Plus étonnant que tout, la gérante de ce cybercafé est une gameuse encore plus hardcore que ses clients. C'est bien simple, elle semble plus gérer le cyber entre ses parties que jouer aux jeux en réseau entre ses moments de travail. Quand on rentre dans le cyber, il faut donc d'abord la trouver (nombre d'autres touristes étrangers nous ont demandé à qui s'adresser pour obtenir un poste), puis la distraire de son jeu, ce qui peut être TRES long. Invariablement, elle se retourne excédée, et nous envoie vers un poste libre, dégoûtée de devoir mettre sur pause pendant de longues secondes. Complètement autiste, cette gérante ne semble parler ni anglais, ni viet, ni rien. Elle communique par gestes énervés.

Un fonctionnaire bien sympathique
Peu avant de partir, mon ami NC m'avait indiqué que son parrain, PB, avait un poste de haut-fonctionnaire à Hanoi, et qu'il s'y embêtait à poings fermés. "Contacte-le, il se fera un plaisir de vous rencontrer là-bas, il est trop cool, ce mec". Ledit mec cool nous avait, deux jours avant notre départ, envoyé un mail d'une gentillesse exquise détaillant, avec détails et moults bons plans, une bonne partie des pays d'Asie du Sud-Est que nous allions traverser. Au-delà même de détails pratiques, PB nous avait confirmé dans l'idée que ce voyage allait être exceptionnel, et nous avait donné envie d'arriver encore plus vite au Laos, en Thailande et à Singapour.

Nous avions donc convenu, avec PB, de nous retrouver lors de notre passage à Hanoi.

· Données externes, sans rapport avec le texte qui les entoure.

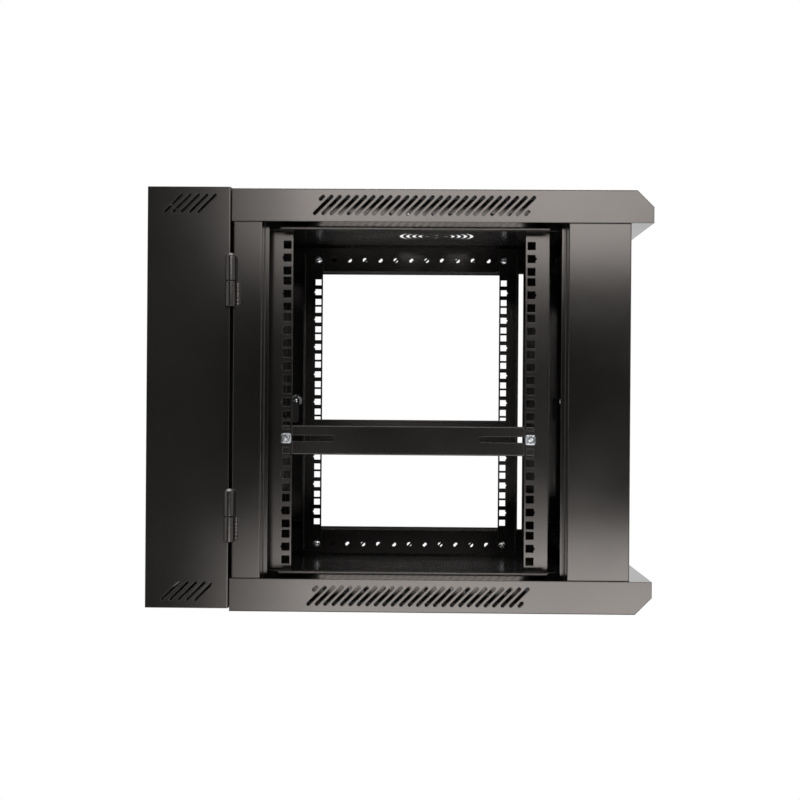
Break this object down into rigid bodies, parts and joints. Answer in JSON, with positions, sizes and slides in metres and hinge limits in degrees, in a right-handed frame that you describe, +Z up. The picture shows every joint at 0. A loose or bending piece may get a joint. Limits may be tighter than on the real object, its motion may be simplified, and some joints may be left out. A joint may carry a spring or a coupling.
{
  "type": "wall mount network cabinet",
  "caption": "Swing-out wall cabinet for rack equipment: wall section, open-sided main body with square-hole rack rails and vented covers, glass front door, locks.",
  "frame": {"origin": "centre of the four wall bolts, on the wall plane", "axes": "+Y into the wall, -Y out to the front door, +X from the hinge side to the lock side, +Z up"},
  "size_m": [0.6154, 0.6, 0.5055],
  "materials": {
    "powder_coat": "satin black powder coat",
    "rail_coat": "satin black powder coat",
    "hinge_coat": "satin black powder coat",
    "hinge_steel": "black oxide steel",
    "zinc": "bright zinc plate",
    "lock_plate": "nickel plated zinc die casting",
    "cam_black": "black zinc passivate",
    "gasket": "black foam tape",
    "glass": "tinted toughened glass"
  },
  "bodies": {
    "wall_section": {"wall_back_plate": "powder_coat", "wall_side_left": "powder_coat", "wall_side_right": "powder_coat", "wall_top_plate": "powder_coat", "wall_bottom_plate": "powder_coat", "top_blanking_plate": "powder_coat", "bottom_blanking_plate": "powder_coat", "blanking_plate_screws": "zinc", "wall_hinge_knuckles": "hinge_coat", "hinge_pins": "hinge_steel"},
    "main_body": {"top_cover": "powder_coat", "bottom_cover": "powder_coat", "rear_post_left": "powder_coat", "rear_post_right": "powder_coat", "front_post_left": "powder_coat", "front_post_right": "powder_coat", "depth_rail_top_left": "rail_coat", "depth_rail_top_right": "rail_coat", "depth_rail_bottom_left": "rail_coat", "depth_rail_bottom_right": "rail_coat", "rack_rail_front_left": "rail_coat", "rack_rail_front_right": "rail_coat", "rack_rail_rear_left": "rail_coat", "rack_rail_rear_right": "rail_coat", "depth_brace_left": "rail_coat", "depth_brace_right": "rail_coat", "cage_nuts": "zinc", "brace_screws": "zinc", "rail_screws": "zinc", "rail_nuts": "zinc", "body_hinge_knuckles": "hinge_coat", "body_lock_housing": "lock_plate", "body_lock_nut": "zinc"},
    "front_door": {"door_frame": "powder_coat", "door_gasket": "gasket", "door_glass": "glass", "door_pivot_pins": "zinc", "door_lock_housing": "lock_plate", "door_lock_nut": "zinc"},
    "door_lock": {"door_lock_plug": "lock_plate", "door_lock_cam": "cam_black", "door_lock_screw": "zinc"},
    "body_lock": {"body_lock_plug": "lock_plate", "body_lock_hook": "cam_black", "body_lock_screw": "zinc"}
  },
  "joints": [
    {"name": "body_swing", "type": "hinge", "parent": "wall_section", "child": "main_body", "pos_m": [-0.3065, -0.1005, 0], "axis": [0, 0, -1], "range_deg": [0, 90]},
    {"name": "door_swing", "type": "hinge", "parent": "main_body", "child": "front_door", "pos_m": [-0.255, -0.565, 0], "axis": [0, 0, -1], "range_deg": [0, 110]},
    {"name": "door_lock_turn", "type": "hinge", "parent": "front_door", "child": "door_lock", "pos_m": [0.242, -0.5725, -0.0025], "axis": [0, -1, 0], "range_deg": [0, 90]},
    {"name": "body_lock_turn", "type": "hinge", "parent": "main_body", "child": "body_lock", "pos_m": [0.3, -0.121, -0.003], "axis": [1, 0, 0], "range_deg": [0, 90]}
  ]
}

Etant donné nos déconvenues avec les visas chinois, je lui avais le jour de notre arrivée envoyé un mail assez désespéré, lui demandant s'il avait des informations. Il n'en avait pas vraiment, mais nous en avions profité pour nous retrouver le vendredi soir. Ce responsable de la Francophonie en Asie du Sud-Est, titre un peu ronflant et qui avait l'air de le passionner moyennement, nous donne donc rendez-vous au restaurant du Metropole de Hanoi, pour y boire un verre.

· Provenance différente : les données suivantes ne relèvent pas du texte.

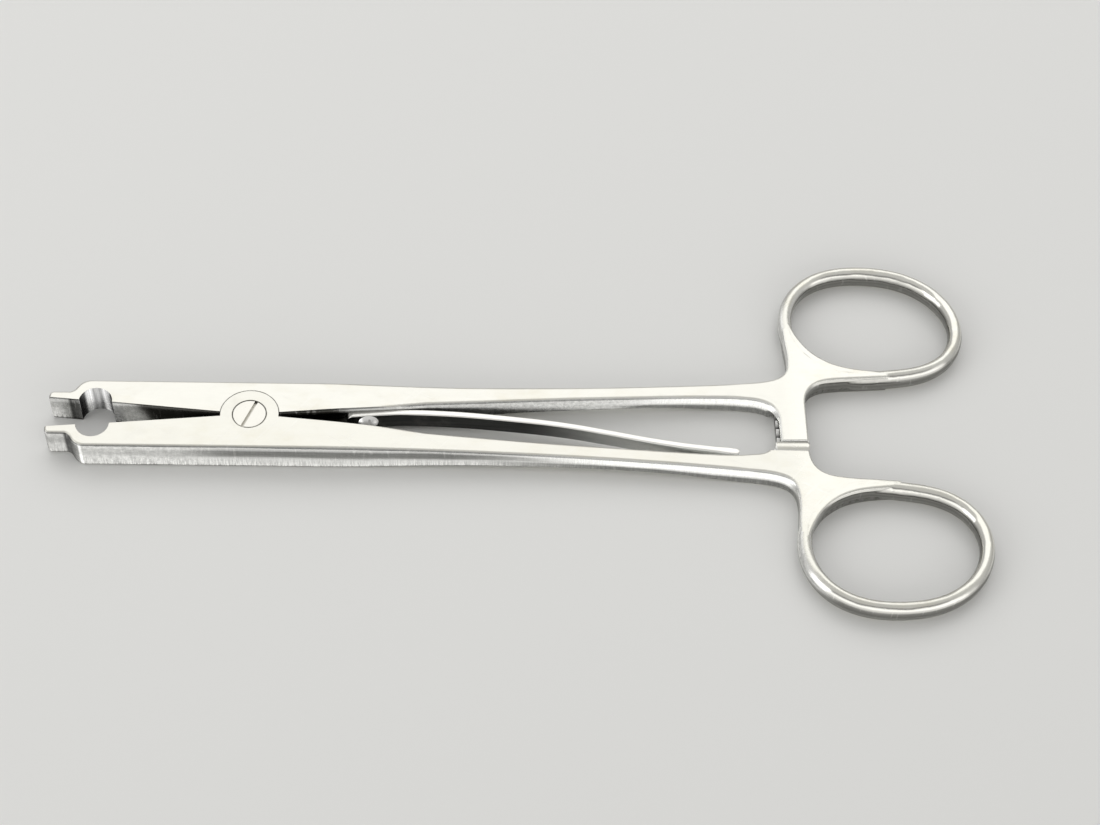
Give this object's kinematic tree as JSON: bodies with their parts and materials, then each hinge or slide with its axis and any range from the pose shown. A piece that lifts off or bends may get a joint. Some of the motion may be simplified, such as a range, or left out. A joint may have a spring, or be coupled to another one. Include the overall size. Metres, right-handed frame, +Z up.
{
  "type": "wound clip applier",
  "caption": "Ring-handled wound clip applier: squeezing the rings opens the seated jaws, a leaf spring closes them and a ratchet holds them open.",
  "frame": {"origin": "middle of the tool's footprint, on the plane it lies on", "axes": "+X along the tool from the jaws to the finger rings, +Y towards the arm that carries the spring, +Z up, square to the tool's flat faces"},
  "size_m": [0.158, 0.0736, 0.0057],
  "materials": {
    "arm_steel": "satin stainless steel, polished by handling on the rounded edges",
    "screw_steel": "turned and satin",
    "spring_steel": "smooth, bright"
  },
  "bodies": {
    "far_body": {"far_arm": "arm_steel", "pivot_screw": "screw_steel", "leaf_spring": "spring_steel", "spring_screw": "screw_steel"},
    "near_body": {"near_arm": "arm_steel"}
  },
  "joints": [
    {"name": "arm_hinge", "type": "hinge", "parent": "far_body", "child": "near_body", "pos_m": [-0.04505, 0, 0.00285], "axis": [0, 0, -1], "range_deg": [0, 10.3], "deforming": ["leaf_spring"]}
  ]
}
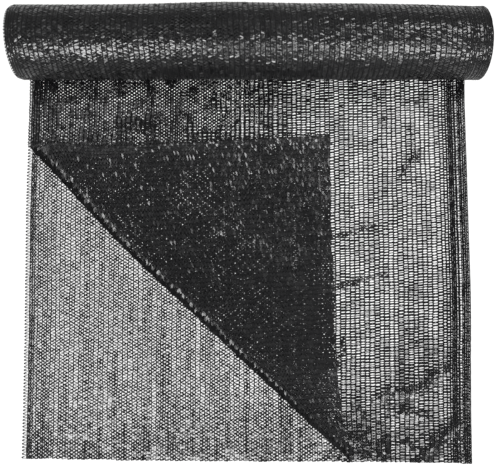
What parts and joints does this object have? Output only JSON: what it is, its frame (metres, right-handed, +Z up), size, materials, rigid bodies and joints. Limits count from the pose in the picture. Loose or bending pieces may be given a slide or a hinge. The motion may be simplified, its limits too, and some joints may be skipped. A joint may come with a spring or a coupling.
{
  "type": "shade cloth",
  "caption": "Black knitted shade cloth folded double and wound into a roll, its loose end laid flat with a corner turned back over itself.",
  "frame": {"origin": "middle of the footprint, on the surface that the cloth lies on", "axes": "+X along the roll, towards the side fold; +Y from the front edge of the loose end towards the roll; +Z up"},
  "size_m": [0.6237, 0.6061, 0.1022],
  "materials": {
    "black_knit": "glossy knitted polyethylene tape"
  },
  "bodies": {
    "root": {"roll": "black_knit", "loose_end": "black_knit"}
  },
  "joints": []
}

Autant dire que nous arrivons un peu honteux : le Metropole est peut-être l'endroit le plus colonialo-sublime de la ville, et à côté le Raffles de Singapour a l'air d'un McDonalds de Courbevoie ; quant à nous, nous sommes toujours habillés de nos éternelles guenilles, pantalons kakis à fermetures éclairs, pulls troués et T-shirts à la propreté douteuse. PB nous accueille en costume-cravate, nonchalant : son humour, la délicatesse et l'aisance de ses manières nous font rapidement oublier notre statut de gueux au milieu de l'élégance.

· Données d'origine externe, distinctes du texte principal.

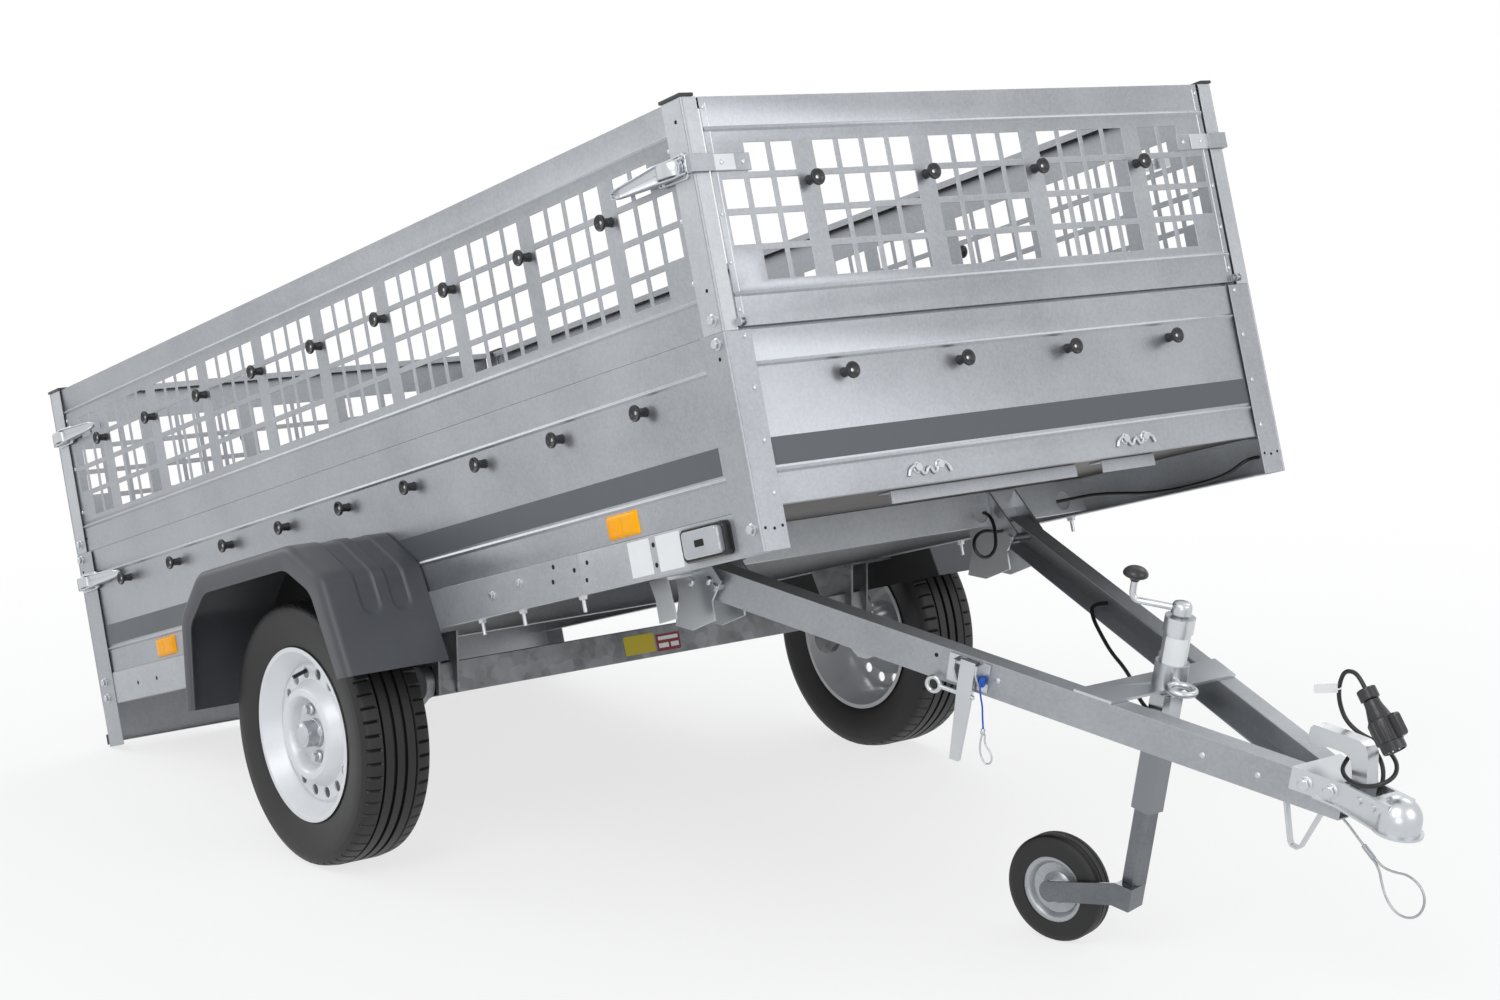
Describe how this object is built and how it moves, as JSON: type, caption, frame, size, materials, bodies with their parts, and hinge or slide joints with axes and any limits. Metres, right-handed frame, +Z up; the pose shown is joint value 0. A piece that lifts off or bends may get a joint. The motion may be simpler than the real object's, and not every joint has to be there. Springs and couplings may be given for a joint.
{
  "type": "tipping utility trailer with mesh sides",
  "caption": "Single axle box trailer with mesh side walls, opening gates, a V drawbar that hinges for tipping, and a jockey wheel.",
  "frame": {"origin": "on the floor, below the middle of the trailer's length and width", "axes": "+X forward to the coupling, +Y to the trailer's left, +Z up"},
  "size_m": [3.6512, 1.7646, 1.549],
  "materials": {
    "amber_lens": "reflector",
    "blank_plate": "blank",
    "blue_cord": "blue cord",
    "bright_zinc": "bright zinc plated",
    "cable_sheath": "black sheath",
    "dark_ferrule": "crimped sleeve",
    "dipped_zinc": "hot dipped, dull",
    "frame_zinc": "galvanised profile",
    "guard_plastic": "moulded, grained",
    "knob_plastic": "moulded",
    "lamp_housing": "clear lens in a black housing",
    "plywood": "film faced plywood",
    "red_lens": "lamp lens",
    "rim_paint": "silver paint",
    "rubber_tyre": "black rubber",
    "solid_rubber": "black rubber",
    "steel_rope": "wire rope",
    "wall_zinc": "galvanised sheet"
  },
  "bodies": {
    "chassis": {"axle_beam": "dipped_zinc", "axle_brackets": "dipped_zinc", "cross_channels": "frame_zinc", "floor_board": "plywood", "frame_cable": "cable_sheath", "frame_rail_left": "frame_zinc", "frame_rail_right": "frame_zinc", "front_lower_posts": "wall_zinc", "hinge_brackets": "bright_zinc", "lower_front_wall": "wall_zinc", "lower_side_wall_left": "wall_zinc", "lower_side_wall_right": "wall_zinc", "marker_lamps": "lamp_housing", "mesh_side_wall_left": "wall_zinc", "mesh_side_wall_right": "wall_zinc", "mudguard_left": "guard_plastic", "mudguard_right": "guard_plastic", "number_plate": "blank_plate", "post_caps": "knob_plastic", "rear_buffers": "solid_rubber", "rear_lamps": "red_lens", "rear_lower_posts": "wall_zinc", "rear_valance": "frame_zinc", "side_reflectors": "amber_lens", "swing_arms": "dipped_zinc", "toggle_levers": "bright_zinc", "upper_posts": "wall_zinc", "wall_knobs": "knob_plastic"},
    "wheel_right": {"tyre_right": "rubber_tyre", "rim_right": "rim_paint", "hub_right": "bright_zinc"},
    "wheel_left": {"tyre_left": "rubber_tyre", "rim_left": "rim_paint", "hub_left": "bright_zinc"},
    "drawbar": {"drawbar_beam_right": "frame_zinc", "drawbar_beam_left": "frame_zinc", "bridge_plate": "frame_zinc", "coupling_body": "bright_zinc", "coupling_handle": "bright_zinc", "tipping_latch": "bright_zinc", "jockey_tube": "bright_zinc", "jockey_crank": "bright_zinc", "electric_cable": "cable_sheath", "electric_plug": "knob_plastic", "cable_guide": "bright_zinc", "breakaway_cable": "steel_rope", "breakaway_ferrule": "dark_ferrule", "breakaway_loop": "steel_rope", "lanyard": "blue_cord", "lanyard_clip": "bright_zinc"},
    "jockey_leg": {"jockey_leg": "dipped_zinc"},
    "jockey_fork": {"jockey_fork": "bright_zinc"},
    "jockey_wheel": {"jockey_tyre": "solid_rubber", "jockey_rim": "bright_zinc"},
    "front_gate": {"front_gate": "wall_zinc", "front_gate_knobs": "knob_plastic"},
    "rear_gate": {"rear_gate": "wall_zinc", "rear_gate_knobs": "knob_plastic"},
    "tailgate": {"tailgate": "wall_zinc", "tailgate_knobs": "knob_plastic"}
  },
  "joints": [
    {"name": "wheel_right_spin", "type": "hinge", "parent": "chassis", "child": "wheel_right", "pos_m": [-0.34745, -0.74, 0.2735], "axis": [0, 1, 0], "continuous": true},
    {"name": "wheel_left_spin", "type": "hinge", "parent": "chassis", "child": "wheel_left", "pos_m": [-0.34745, 0.74, 0.2735], "axis": [0, 1, 0], "continuous": true},
    {"name": "tip_hinge", "type": "hinge", "parent": "chassis", "child": "drawbar", "pos_m": [0.53299, 0, 0.64058], "axis": [0, -1, 0], "range_deg": [0, 23.5]},
    {"name": "jockey_slide", "type": "slide", "parent": "drawbar", "child": "jockey_leg", "axis": [0.2198, 0, 0.9755], "range_m": [0, 0.138]},
    {"name": "jockey_swivel", "type": "hinge", "parent": "jockey_leg", "child": "jockey_fork", "pos_m": [1.20069, 0, 0.13731], "axis": [0.2198, 0, 0.9755], "continuous": true},
    {"name": "jockey_spin", "type": "hinge", "parent": "jockey_fork", "child": "jockey_wheel", "pos_m": [1.04434, -0.03203, 0.10079], "axis": [-0.2111, 0.9763, 0.0476], "continuous": true},
    {"name": "front_gate_hinge", "type": "hinge", "parent": "chassis", "child": "front_gate", "pos_m": [0.89357, 0, 1.16665], "axis": [0, 1, 0], "range_deg": [0, 165]},
    {"name": "rear_gate_hinge", "type": "hinge", "parent": "chassis", "child": "rear_gate", "pos_m": [-1.73232, 0, 0.47286], "axis": [0, -1, 0], "range_deg": [0, 165]},
    {"name": "tailgate_hinge", "type": "hinge", "parent": "chassis", "child": "tailgate", "pos_m": [-1.65543, 0, 0.18184], "axis": [0, -1, 0], "range_deg": [0, 150]}
  ]
}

Le restaurant est une myriade de bougies, de lumières tamisées, de vieux ventilos coloniaux, de plantes pleines de style. Un piano rôde et projette sa stature classieuse, même si personne n'y joue. Les serveuses déambulent armées de longs gants noirs, ambiance Shanghai des années 30 - toute cette classe semble cracher sur nos vêtements poisseux.

PB est le condensé parfait du haut-fonctionnaire. Il est grandiose, d'une intelligence brillante, réparties ciselées, remarques passionnantes, culture aussi étendue que le territoire russe, il est drôle et nonchalant ; mais il est aussi blasé, ennuyé, peu passionné par les Vietnamiens au milieu desquels il vit, encore moins par son travail, un peu méprisant aussi parfois envers les Hanoiens (il faut l'admettre). Enfin il a la classe, et peut se permettre tous les travers qui vont avec.

Foin de descriptions : passer une soirée à discuter avec cet homme de goût nous plonge à nouveau dans une vie intellectuelle qui nous manquait. A part les discussions linguistiques avec Silvia au Laos, et les grandes échappées lyrico-culturelles d'Amar à Vizak en Inde, le niveau intellectuel des rencontres que nous avions pu faire était plutôt bas. Nous sommes donc ravis de cette soirée.

Last but not least
Enfin, il faut bien des bonnes nouvelles. Vendredi après-midi, la veille de notre départ prévu pour la Baie d'Along, nous croisons deux babas dans le hall de notre hôtel. Nous les entendons parler avec le sosie de Faye Wong (la gérante de l'hôtel) :
- Oh thank you so much ! But, you're a magician !

Ce concert de louanges me fait tourner la tête : tous deux tiennent et feuillettent deux passeports, et le sourire à leur visage me rappelle en négatif le désespoir sur le nôtre après l'ambassade de Chine : et s'ils étaient en train de récupérer leur visa chinois ?
Aglaé les poursuit alors qu'ils sortent dans la rue, et leur demande pourquoi ils étaient aussi heureux. Confirmation : ils sont passés par l'hôtel pour avoir leur visa chinois, refusé à l'Ambassade, et... ils l'ont eu !! Nous refusons de crier victoire, car on ne sait jamais, chaque cas est unique, mais nous reprenons enfin sacrément confiance !!!